A quick conversion rate for roof size to rain collected is "1 millilitre of rainfall to 1 square meter of roof = 1 litre of captured water.

THE TANKS SETUP

We set the tanks up so that no water exited the system before all tanks where full. If we number the tanks from number 1 on the right to number 3 on the left I can explain? Tanks #1 & 2 have downpipes feeding into them (we found one downpipe for a roof that size was not enough, so then tank #3 becomes the overflow or expansion tank, the tanks need to be on the same horizontal plain to achieve this (remember water finds its own level). The overflows from #1 flows into #2 and then into #3 on the same horizontal plain, then the final outflow from #3 was set app' 3"s higher.

the system worked extremely well indeed, the way we managed our tanks we only had the valve open on one tank that we where using at any given time, so when that level dropped to around 1/4 the capacity of the tank (we left this much in to give extra balast in case of bad wind storms, though the tanks empty weigh in at app' 400 kilograms), this also then became reserve water. We would then open the valve on one of the other tanks. So this set up meant that no water exited untill all tanks where full. This system can be set up with as many tanks as is required.

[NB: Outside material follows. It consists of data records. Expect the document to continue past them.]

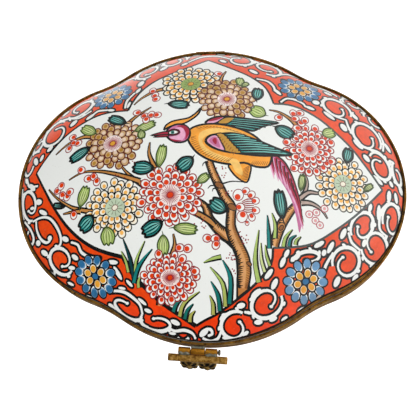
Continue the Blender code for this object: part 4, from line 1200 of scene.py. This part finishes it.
# Its tail: from the spine, which is its outer edge, hang fine feathers, dark at the root and pale at the end
spine = flow([(24.4, 4.1), (27.4, 1.6), (29.6, -2.6), (31.2, -7.2), (32.4, -12.0), (33.1, -17.0)], 6)
patch("rose", [
    (22.2, 4.0), (24.6, 4.2), (27.4, 1.6), (29.6, -2.6), (31.2, -7.2), (32.4, -12.0), (33.2, -17.0),
    (33.2, -20.0), (32.3, -22.8), (31.4, -18.0), (29.8, -12.0), (27.6, -7.6), (24.8, -3.4), (22.8, 0.6),
], edge=None)
FEATHERS = 11
for enamel, reach, widths, aside in (
    ("pale_rose", 1.0, (1.5, 1.2, 0.15), 0.0), ("rose", 0.86, (1.3, 0.8, 0.1), 0.1),
    ("crimson", 0.82, (1.2, 0.7, 0.1), 0.2), ("black_line", 0.66, (0.5, 0.36, 0.1), 0.45),
):
    for number in range(FEATHERS):
        x, y = spine[round(number * (len(spine) - 1) / FEATHERS)]
        x -= 1.5 * (1.0 - number / FEATHERS)
        length = reach * (8.8 - 0.2 * number)
        brush(enamel, [
            (x + aside, y), (x + aside + 0.25, y - length * 0.5), (x + aside + 0.95, y - length),
        ], widths, 3)
brush("crimson", spine, (1.3, 0.9, 0.7, 0.5, 0.3), 1)
brush("black_line", [(x + 0.35, y + 0.2) for x, y in spine], (0.5, 0.65, 0.5, 0.35, 0.2), 1)

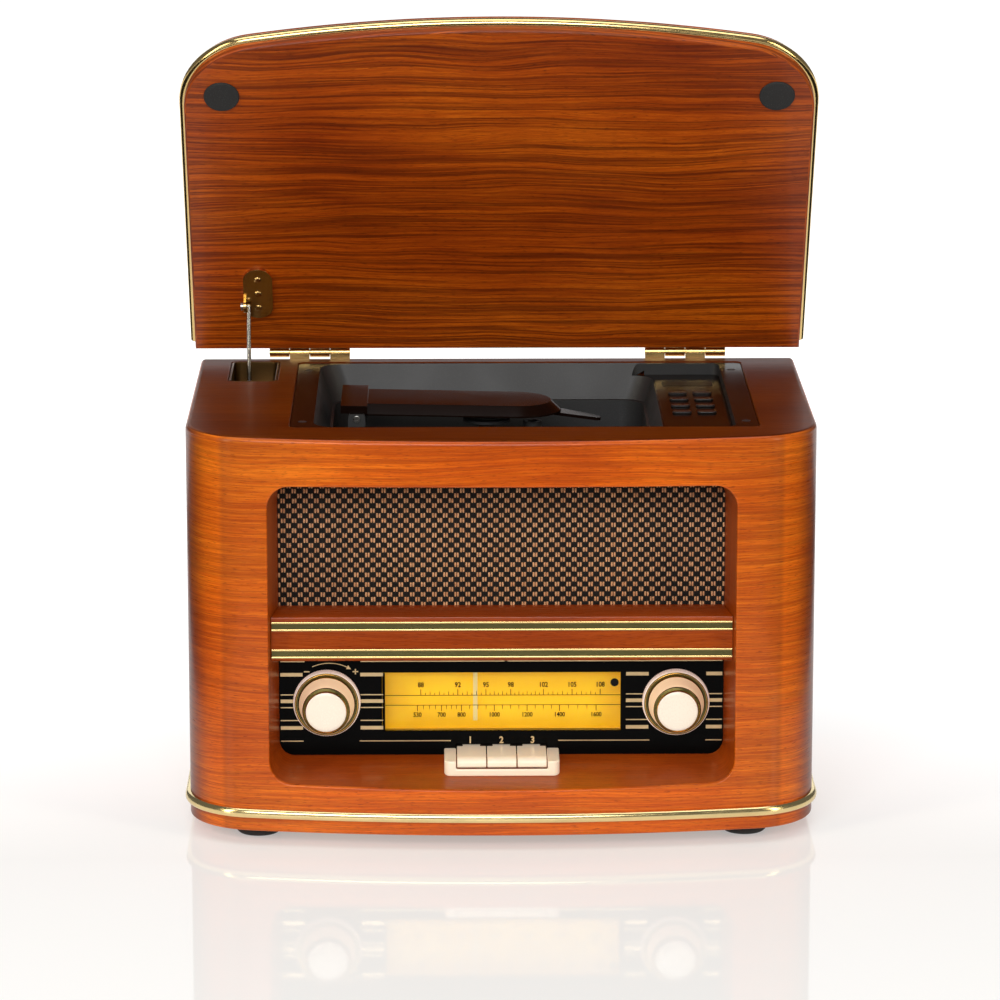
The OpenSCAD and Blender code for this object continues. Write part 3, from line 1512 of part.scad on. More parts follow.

THE COMPOSTING TOILET SETUP

this is the view from the rear of the toilet, front shots may appear in other pictures on the site. Again we opted for the larger unit of the composting toilet, there are models that can be used at floor level (not well liked by people), but either way using a dry system composting toilet is an excellent way to conserve precious water, even in the suburbs.

THE CONCEPT WORKED VERY WELL IN OUR OPINION; HOME LIKE THIS COULD SAVE A LOT OF POWER USAGE, AND WITH NEW STYLE LED LIGHTING BE EVEN BETTER ILLUMINATED.

(2015 amendment) Another consideration is not using turbo vents on the roof, these things can compromise the integrity of the roof in severe weather - instead us sets of 2 or 3 blade louvres high on the front wall, we see this as best option.